*YOUR TASK:*
Give back only the lines in the records below from the one with "The three.js and" to the one with "a carved barrel.", both inclusive, word for word.

*DATA ROWS:*
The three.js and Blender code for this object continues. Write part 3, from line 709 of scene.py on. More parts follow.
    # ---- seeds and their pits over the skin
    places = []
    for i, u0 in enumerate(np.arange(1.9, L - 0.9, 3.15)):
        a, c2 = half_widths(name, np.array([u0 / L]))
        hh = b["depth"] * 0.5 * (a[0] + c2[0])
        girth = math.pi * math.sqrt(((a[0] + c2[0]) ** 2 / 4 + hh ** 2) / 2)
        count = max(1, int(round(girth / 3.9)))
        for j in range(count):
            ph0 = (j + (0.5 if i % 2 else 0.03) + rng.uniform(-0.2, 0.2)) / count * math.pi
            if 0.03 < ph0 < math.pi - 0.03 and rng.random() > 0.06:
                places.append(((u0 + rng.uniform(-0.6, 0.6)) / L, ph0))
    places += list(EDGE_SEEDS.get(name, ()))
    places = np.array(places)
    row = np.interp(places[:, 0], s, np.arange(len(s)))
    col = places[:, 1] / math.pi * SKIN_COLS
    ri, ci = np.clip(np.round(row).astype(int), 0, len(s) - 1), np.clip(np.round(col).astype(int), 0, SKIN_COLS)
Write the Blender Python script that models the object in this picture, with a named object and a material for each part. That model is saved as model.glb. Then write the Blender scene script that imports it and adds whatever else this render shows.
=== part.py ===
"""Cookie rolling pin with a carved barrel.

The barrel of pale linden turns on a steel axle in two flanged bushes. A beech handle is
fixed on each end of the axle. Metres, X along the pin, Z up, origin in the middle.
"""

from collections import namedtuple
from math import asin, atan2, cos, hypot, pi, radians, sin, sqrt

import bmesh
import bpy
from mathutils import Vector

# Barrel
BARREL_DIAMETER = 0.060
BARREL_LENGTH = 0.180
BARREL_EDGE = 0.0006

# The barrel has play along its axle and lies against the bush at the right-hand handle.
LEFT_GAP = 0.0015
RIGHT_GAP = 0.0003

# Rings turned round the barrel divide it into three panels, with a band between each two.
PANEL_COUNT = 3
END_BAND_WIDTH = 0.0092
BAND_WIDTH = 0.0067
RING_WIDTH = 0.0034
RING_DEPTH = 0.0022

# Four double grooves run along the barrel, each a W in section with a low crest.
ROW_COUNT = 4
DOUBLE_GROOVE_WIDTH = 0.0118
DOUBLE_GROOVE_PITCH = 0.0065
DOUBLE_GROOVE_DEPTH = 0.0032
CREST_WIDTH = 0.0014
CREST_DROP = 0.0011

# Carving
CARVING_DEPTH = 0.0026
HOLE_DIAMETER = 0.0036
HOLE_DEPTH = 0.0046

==

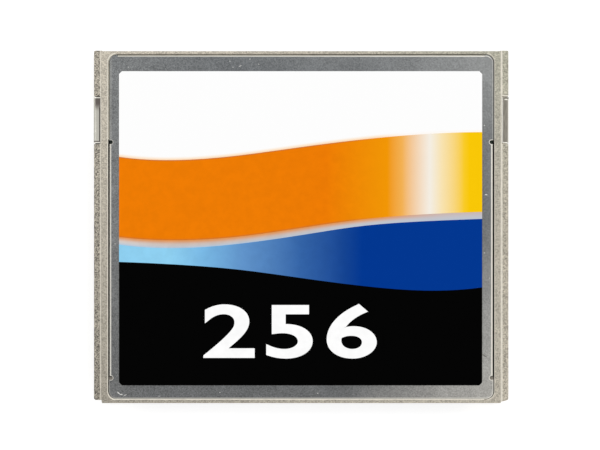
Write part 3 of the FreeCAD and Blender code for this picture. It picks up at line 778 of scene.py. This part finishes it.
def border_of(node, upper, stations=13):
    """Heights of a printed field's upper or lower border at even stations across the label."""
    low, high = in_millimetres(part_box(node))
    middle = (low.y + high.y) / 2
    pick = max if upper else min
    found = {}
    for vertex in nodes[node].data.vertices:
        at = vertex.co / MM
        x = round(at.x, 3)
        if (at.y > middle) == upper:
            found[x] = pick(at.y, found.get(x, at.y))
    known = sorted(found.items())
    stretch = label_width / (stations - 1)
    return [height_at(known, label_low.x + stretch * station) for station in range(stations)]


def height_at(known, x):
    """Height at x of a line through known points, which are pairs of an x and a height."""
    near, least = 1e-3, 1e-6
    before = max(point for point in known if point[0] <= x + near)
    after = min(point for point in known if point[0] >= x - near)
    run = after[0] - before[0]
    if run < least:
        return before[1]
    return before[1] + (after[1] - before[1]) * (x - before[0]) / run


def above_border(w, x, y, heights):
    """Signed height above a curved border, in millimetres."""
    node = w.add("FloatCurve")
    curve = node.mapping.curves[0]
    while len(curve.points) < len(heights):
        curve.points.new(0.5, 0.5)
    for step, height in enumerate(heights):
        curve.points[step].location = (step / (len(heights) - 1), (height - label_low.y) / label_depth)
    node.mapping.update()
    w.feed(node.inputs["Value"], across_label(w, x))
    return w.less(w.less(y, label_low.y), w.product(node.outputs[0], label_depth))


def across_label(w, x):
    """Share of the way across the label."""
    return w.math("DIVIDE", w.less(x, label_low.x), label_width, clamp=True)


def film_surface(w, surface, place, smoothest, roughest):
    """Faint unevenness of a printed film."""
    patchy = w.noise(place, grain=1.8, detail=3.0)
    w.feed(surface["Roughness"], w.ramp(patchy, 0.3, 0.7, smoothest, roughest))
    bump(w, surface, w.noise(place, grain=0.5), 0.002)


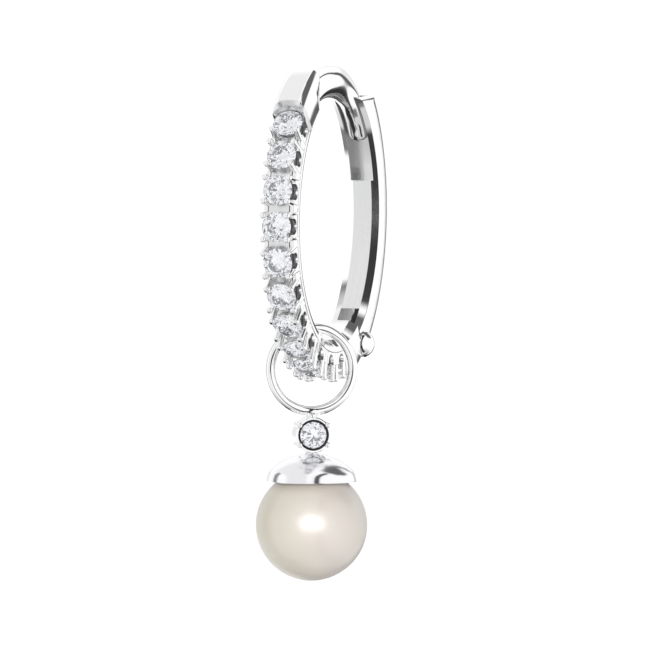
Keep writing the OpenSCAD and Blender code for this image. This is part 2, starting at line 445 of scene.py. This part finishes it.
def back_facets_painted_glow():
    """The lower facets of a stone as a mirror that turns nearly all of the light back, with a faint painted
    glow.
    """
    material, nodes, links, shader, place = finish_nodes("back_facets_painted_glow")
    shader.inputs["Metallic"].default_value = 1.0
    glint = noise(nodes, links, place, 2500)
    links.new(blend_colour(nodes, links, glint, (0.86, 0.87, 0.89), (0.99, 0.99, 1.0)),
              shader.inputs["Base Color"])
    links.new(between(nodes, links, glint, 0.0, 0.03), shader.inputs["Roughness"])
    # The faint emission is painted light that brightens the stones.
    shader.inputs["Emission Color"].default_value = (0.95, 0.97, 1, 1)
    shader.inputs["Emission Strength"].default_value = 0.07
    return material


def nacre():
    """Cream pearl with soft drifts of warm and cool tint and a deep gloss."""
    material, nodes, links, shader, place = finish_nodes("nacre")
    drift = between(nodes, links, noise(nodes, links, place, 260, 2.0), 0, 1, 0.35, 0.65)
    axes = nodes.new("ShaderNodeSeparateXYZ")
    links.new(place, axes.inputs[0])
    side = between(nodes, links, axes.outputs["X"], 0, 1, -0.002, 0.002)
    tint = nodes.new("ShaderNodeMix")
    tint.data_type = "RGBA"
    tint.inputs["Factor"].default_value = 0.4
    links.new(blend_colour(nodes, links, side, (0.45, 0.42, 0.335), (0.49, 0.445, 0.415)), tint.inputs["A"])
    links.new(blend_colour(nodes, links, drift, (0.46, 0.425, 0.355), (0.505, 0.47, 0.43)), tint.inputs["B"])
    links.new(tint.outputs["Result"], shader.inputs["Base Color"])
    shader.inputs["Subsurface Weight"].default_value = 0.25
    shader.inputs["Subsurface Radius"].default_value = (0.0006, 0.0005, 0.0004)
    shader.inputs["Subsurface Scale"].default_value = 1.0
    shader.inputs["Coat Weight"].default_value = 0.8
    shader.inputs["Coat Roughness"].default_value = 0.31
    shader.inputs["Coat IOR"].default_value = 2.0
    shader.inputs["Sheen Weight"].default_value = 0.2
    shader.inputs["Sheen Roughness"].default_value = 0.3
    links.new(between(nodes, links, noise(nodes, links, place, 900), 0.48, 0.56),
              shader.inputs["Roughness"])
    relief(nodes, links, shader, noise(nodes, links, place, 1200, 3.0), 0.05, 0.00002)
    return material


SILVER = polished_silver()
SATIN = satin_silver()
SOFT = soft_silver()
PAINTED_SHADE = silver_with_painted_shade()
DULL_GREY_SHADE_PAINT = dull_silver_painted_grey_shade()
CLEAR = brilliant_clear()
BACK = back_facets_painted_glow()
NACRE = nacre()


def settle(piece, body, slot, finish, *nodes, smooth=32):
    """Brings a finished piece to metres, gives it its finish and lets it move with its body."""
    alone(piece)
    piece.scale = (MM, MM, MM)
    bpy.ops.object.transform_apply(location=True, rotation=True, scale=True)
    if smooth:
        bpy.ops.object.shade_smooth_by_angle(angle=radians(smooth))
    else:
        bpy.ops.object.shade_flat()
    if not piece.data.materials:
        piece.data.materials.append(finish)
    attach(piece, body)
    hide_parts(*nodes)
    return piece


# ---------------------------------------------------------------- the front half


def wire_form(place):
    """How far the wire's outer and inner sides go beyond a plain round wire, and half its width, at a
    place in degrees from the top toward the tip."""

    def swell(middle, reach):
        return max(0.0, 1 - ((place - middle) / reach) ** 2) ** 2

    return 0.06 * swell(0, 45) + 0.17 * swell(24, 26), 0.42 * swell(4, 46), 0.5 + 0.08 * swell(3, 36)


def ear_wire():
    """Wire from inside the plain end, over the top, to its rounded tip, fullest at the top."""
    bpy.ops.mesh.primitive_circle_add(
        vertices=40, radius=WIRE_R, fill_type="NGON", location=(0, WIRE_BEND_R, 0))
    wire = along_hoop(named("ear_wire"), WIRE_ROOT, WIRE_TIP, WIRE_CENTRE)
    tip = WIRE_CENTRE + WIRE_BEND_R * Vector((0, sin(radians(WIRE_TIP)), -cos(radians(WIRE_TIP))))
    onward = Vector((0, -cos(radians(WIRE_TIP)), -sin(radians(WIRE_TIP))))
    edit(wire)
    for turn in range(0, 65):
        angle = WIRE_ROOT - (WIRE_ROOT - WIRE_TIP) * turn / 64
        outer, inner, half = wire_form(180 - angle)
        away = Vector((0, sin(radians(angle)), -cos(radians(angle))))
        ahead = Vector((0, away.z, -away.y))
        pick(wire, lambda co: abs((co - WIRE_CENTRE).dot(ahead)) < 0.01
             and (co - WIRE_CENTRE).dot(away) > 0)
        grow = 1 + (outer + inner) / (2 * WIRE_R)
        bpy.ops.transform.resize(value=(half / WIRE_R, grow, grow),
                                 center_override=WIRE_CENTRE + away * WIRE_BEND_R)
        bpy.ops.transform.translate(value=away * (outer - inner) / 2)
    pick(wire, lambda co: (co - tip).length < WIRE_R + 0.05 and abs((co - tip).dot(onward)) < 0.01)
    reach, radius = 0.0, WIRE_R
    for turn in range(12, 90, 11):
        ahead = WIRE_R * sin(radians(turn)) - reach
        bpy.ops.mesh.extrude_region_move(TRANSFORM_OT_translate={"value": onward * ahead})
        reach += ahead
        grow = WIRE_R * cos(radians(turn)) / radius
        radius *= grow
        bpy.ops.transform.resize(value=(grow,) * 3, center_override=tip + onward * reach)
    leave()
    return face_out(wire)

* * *

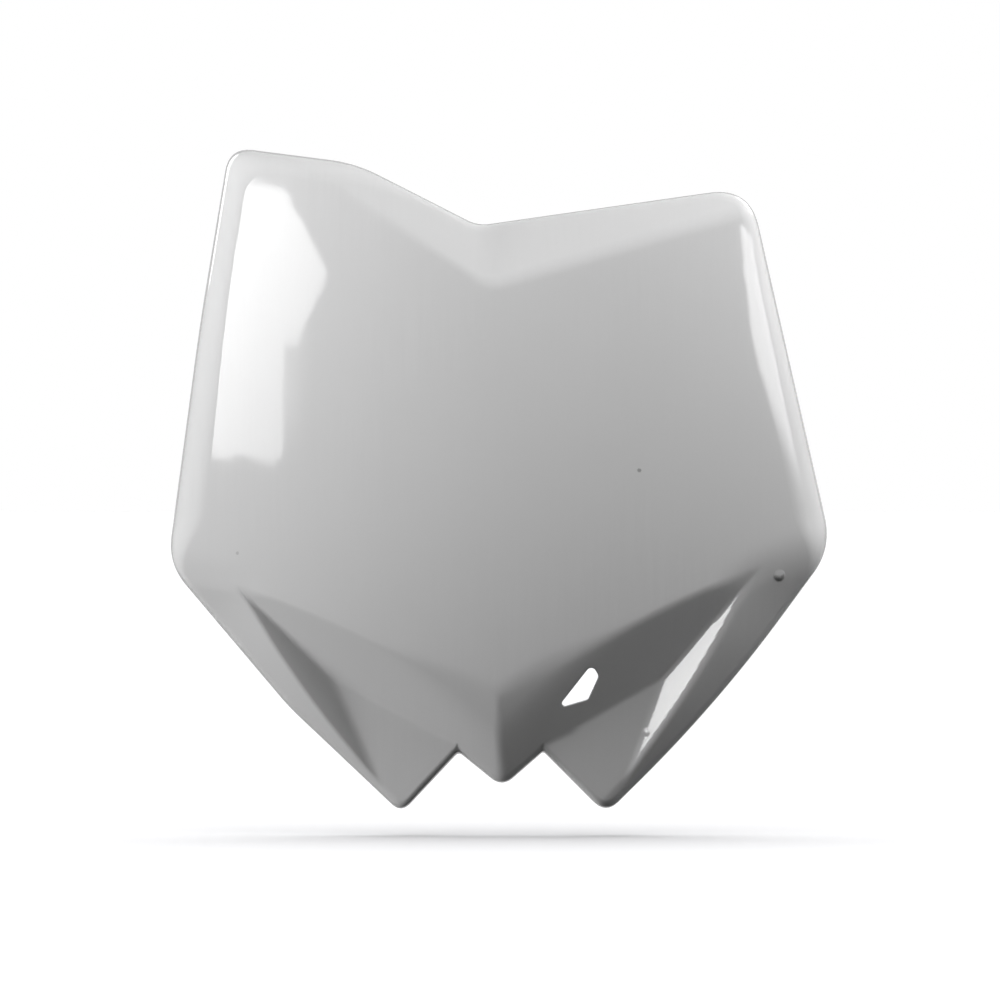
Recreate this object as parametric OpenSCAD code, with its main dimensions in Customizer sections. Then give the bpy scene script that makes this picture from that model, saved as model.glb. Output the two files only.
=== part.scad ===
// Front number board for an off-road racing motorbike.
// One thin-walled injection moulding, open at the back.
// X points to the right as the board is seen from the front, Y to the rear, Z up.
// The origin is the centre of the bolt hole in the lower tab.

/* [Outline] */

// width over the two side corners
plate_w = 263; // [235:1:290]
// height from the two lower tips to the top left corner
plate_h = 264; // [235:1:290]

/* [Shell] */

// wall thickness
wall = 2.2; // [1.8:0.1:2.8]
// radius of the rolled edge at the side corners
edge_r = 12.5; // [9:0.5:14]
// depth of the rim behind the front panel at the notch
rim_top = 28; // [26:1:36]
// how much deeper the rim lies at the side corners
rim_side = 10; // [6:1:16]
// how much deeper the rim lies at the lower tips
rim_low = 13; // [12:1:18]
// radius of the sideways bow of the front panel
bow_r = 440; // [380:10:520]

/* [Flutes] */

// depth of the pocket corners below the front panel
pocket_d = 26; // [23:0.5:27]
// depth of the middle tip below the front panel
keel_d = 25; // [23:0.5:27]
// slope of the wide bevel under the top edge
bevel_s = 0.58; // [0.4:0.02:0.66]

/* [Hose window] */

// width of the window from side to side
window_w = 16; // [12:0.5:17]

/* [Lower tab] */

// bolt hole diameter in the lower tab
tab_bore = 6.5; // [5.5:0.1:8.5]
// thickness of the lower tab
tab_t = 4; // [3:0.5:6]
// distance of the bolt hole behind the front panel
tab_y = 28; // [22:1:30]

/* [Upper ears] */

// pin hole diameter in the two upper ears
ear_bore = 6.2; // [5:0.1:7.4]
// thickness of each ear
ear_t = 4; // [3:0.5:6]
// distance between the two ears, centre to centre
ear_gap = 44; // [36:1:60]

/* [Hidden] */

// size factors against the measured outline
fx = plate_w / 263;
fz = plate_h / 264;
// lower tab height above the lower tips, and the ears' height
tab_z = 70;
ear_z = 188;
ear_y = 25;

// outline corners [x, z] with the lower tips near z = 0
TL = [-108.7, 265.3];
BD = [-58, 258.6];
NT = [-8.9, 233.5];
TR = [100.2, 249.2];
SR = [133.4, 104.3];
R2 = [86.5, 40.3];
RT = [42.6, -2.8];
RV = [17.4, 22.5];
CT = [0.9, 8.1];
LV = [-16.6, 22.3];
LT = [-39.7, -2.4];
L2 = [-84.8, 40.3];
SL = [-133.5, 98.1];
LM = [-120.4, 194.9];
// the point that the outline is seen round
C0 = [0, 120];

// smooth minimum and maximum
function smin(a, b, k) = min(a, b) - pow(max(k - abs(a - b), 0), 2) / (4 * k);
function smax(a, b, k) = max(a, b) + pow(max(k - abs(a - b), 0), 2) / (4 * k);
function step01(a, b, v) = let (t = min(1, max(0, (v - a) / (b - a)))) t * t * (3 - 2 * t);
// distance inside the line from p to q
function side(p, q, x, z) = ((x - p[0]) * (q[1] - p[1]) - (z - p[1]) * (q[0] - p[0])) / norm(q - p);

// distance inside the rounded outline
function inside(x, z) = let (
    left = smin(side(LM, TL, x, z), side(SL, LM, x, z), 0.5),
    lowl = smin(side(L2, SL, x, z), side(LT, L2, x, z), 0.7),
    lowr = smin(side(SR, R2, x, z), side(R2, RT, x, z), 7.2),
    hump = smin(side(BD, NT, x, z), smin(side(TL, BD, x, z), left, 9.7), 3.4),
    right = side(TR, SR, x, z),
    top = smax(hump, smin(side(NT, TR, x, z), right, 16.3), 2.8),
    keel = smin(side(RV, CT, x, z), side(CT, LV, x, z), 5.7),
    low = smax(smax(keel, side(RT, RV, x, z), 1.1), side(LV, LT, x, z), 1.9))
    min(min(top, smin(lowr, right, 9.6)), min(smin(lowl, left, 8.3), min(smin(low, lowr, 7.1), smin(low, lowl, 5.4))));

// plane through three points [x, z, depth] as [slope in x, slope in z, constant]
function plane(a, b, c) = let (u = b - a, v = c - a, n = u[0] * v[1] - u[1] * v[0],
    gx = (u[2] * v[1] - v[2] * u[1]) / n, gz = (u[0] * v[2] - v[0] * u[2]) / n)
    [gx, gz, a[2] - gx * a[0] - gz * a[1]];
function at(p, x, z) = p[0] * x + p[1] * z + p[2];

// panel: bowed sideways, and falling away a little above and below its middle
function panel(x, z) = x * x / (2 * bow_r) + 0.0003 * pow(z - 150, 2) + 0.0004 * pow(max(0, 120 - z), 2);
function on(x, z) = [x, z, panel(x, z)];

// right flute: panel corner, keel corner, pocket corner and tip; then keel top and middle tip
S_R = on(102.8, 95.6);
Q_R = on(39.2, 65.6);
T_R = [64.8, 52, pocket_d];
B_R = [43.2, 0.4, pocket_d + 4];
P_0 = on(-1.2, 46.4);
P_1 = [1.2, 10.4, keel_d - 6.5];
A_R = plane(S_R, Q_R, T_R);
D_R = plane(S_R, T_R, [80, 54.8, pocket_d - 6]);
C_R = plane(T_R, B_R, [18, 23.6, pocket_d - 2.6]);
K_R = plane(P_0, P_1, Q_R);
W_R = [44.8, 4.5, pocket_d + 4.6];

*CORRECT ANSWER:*
The three.js and Blender code for this object continues. Write part 3, from line 709 of scene.py on. More parts follow.
    # ---- seeds and their pits over the skin
    places = []
    for i, u0 in enumerate(np.arange(1.9, L - 0.9, 3.15)):
        a, c2 = half_widths(name, np.array([u0 / L]))
        hh = b["depth"] * 0.5 * (a[0] + c2[0])
        girth = math.pi * math.sqrt(((a[0] + c2[0]) ** 2 / 4 + hh ** 2) / 2)
        count = max(1, int(round(girth / 3.9)))
        for j in range(count):
            ph0 = (j + (0.5 if i % 2 else 0.03) + rng.uniform(-0.2, 0.2)) / count * math.pi
            if 0.03 < ph0 < math.pi - 0.03 and rng.random() > 0.06:
                places.append(((u0 + rng.uniform(-0.6, 0.6)) / L, ph0))
    places += list(EDGE_SEEDS.get(name, ()))
    places = np.array(places)
    row = np.interp(places[:, 0], s, np.arange(len(s)))
    col = places[:, 1] / math.pi * SKIN_COLS
    ri, ci = np.clip(np.round(row).astype(int), 0, len(s) - 1), np.clip(np.round(col).astype(int), 0, SKIN_COLS)
Write the Blender Python script that models the object in this picture, with a named object and a material for each part. That model is saved as model.glb. Then write the Blender scene script that imports it and adds whatever else this render shows.
=== part.py ===
"""Cookie rolling pin with a carved barrel.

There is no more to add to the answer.